In reality, then, Jamie defies stereotypes. He isn’t a caricature. And his media journey started well before the World Cup tattoo. 

“People just stereotype me as ‘always up for a pint’, that’s great, I can be that guy, I’ve built myself as that guy, does it represent me in total? No it doesn’t.”

Jamie first appeared in the press after donating and fitting carpets to people in need, free of charge. “The other week I went out to a lady’s house, she had no carpet in her living room, all the kid’s feet were getting splinters from the floorboards, I did it for nothing,” he says. A month later, he made the local news again for helping homeless SAS veteran Bob Curry find a home. Another month went by, and Jamie appeared on ITV News for helping a homeless man who was living in a garage after his mum died.

“That’s it for me, that’s my legacy, not these bits on TV,” Jamie says. “If you believe that there’s goodness in the world, anybody can do anything.”

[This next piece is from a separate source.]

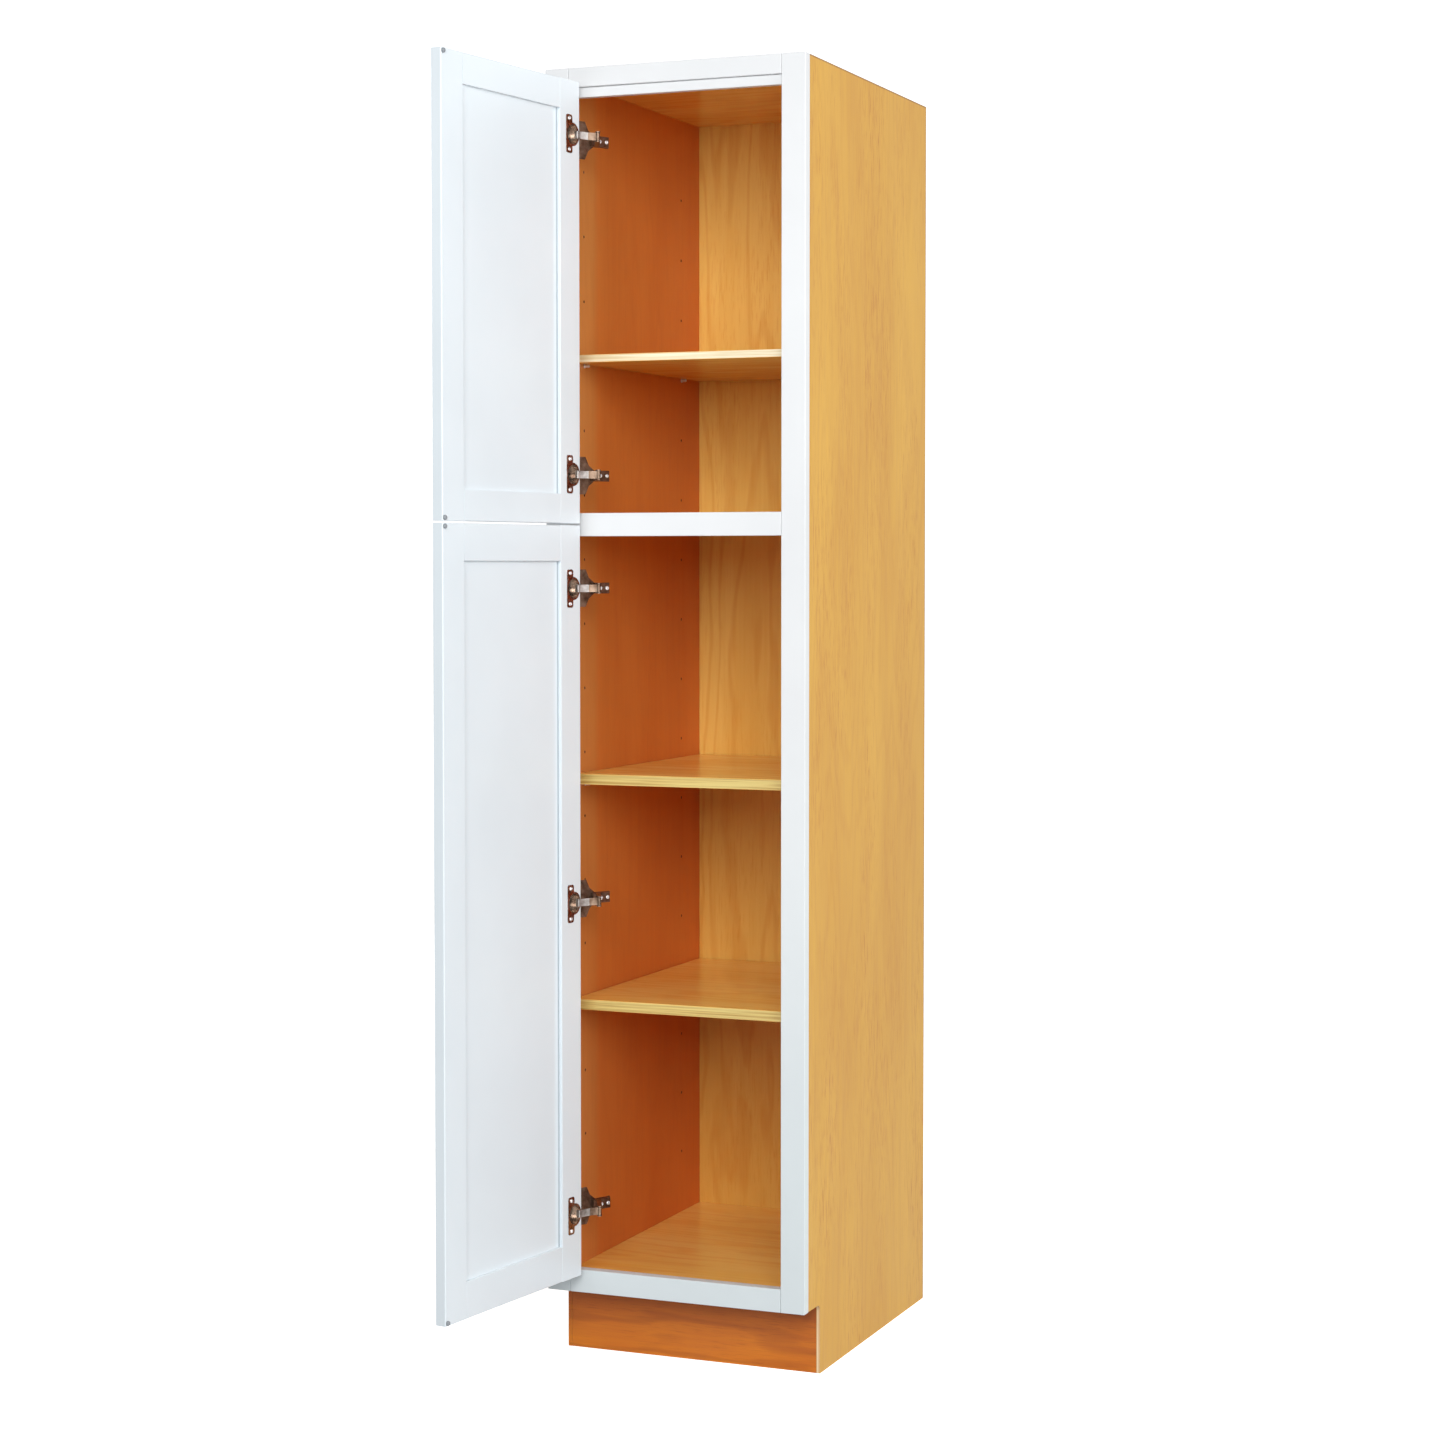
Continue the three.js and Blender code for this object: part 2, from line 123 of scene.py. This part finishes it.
# ---------------------------------------------------------------- material helpers

class Nodes:
    """A material's node tree, with short calls for the nodes used here."""

    def __init__(self, name):
        self.material = bpy.data.materials.new(name)
        self.material.use_nodes = True
        self.tree = self.material.node_tree
        self.shader = self.tree.nodes["Principled BSDF"]

    def link(self, source, target):
        self.tree.links.new(source, target)

    def add(self, kind, **values):
        node = self.tree.nodes.new(kind)
        for key, value in values.items():
            setattr(node, key, value)
        return node

    def place(self, scale=(1, 1, 1), offset=(0, 0, 0)):
        """Places on the piece, scaled and shifted."""
        source = self.add("ShaderNodeTexCoord")
        mapping = self.add("ShaderNodeMapping")
        mapping.inputs["Scale"].default_value = scale
        mapping.inputs["Location"].default_value = offset
        self.link(source.outputs["Object"], mapping.inputs["Vector"])
        return mapping.outputs["Vector"]

    def distance_along(self, axis):
        """The place along one axis."""
        source = self.add("ShaderNodeTexCoord")
        split = self.add("ShaderNodeSeparateXYZ")
        self.link(source.outputs["Object"], split.inputs[0])
        return split.outputs[axis.upper()]

    def noise(self, vector, scale, detail, roughness=0.55, distortion=0.0):
        node = self.add("ShaderNodeTexNoise")
        node.inputs["Scale"].default_value = scale
        node.inputs["Detail"].default_value = detail
        node.inputs["Roughness"].default_value = roughness
        node.inputs["Distortion"].default_value = distortion
        self.link(vector, node.inputs["Vector"])
        return node.outputs["Fac"]

    def math(self, operation, a, b=0.0):
        node = self.add("ShaderNodeMath", operation=operation)
        for index, value in enumerate((a, b)):
            if isinstance(value, (int, float)):
                node.inputs[index].default_value = value
            else:
                self.link(value, node.inputs[index])
        return node.outputs[0]

    def ramp(self, value, stops):
        node = self.add("ShaderNodeValToRGB")
        elements = node.color_ramp.elements
        while len(elements) < len(stops):
            elements.new(0.5)
        for element, (position, colour) in zip(elements, stops):
            element.position = position
            element.color = (*colour, 1.0)
        self.link(value, node.inputs["Fac"])
        return node.outputs["Color"]

    def mix(self, factor, a, b, blend="MIX"):
        node = self.add("ShaderNodeMix", data_type="RGBA", blend_type=blend)
        sockets = {"Factor": factor, "A": a, "B": b}
        for socket in node.inputs:
            if socket.name in sockets and socket.enabled:
                value = sockets[socket.name]
                if isinstance(value, (int, float)):
                    socket.default_value = value
                elif isinstance(value, tuple):
                    socket.default_value = (*value, 1.0)
                else:
                    self.link(value, socket)
        return next(out for out in node.outputs if out.enabled)

    def spread(self, value, low, high):
        """A value from 0 to 1, brought between low and high."""
        node = self.add("ShaderNodeMapRange")
        node.inputs["To Min"].default_value = low
        node.inputs["To Max"].default_value = high
        self.link(value, node.inputs["Value"])
        return node.outputs["Result"]

    def blend(self, a, b, share):
        """One value plus a share of another."""
        return self.math("ADD", a, self.math("MULTIPLY", b, share))

    def base_colour(self, colour):
        self.link(colour, self.shader.inputs["Base Color"])

    def roughness(self, value, low, high):
        self.link(self.spread(value, low, high), self.shader.inputs["Roughness"])

    def bump(self, height, strength, distance):
        node = self.add("ShaderNodeBump")
        node.inputs["Strength"].default_value = strength
        node.inputs["Distance"].default_value = distance
        self.link(height, node.inputs["Height"])
        self.link(node.outputs["Normal"], self.shader.inputs["Normal"])

    def set(self, **values):
        for key, value in values.items():
            self.shader.inputs[key.replace("_", " ")].default_value = value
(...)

Jamie says nothing he ever does will compare to helping out his community, and that his media appearances are “just a joke” for him now. Still, he hopes there’ll be “one last adventure”.

“If I wanted to do one thing I’d love to do a bit of acting,” he says. “Like maybe play a bad guy in some film.

“You have to play to your strengths, I’m not going to be able to turn up and play Mr Articulate.”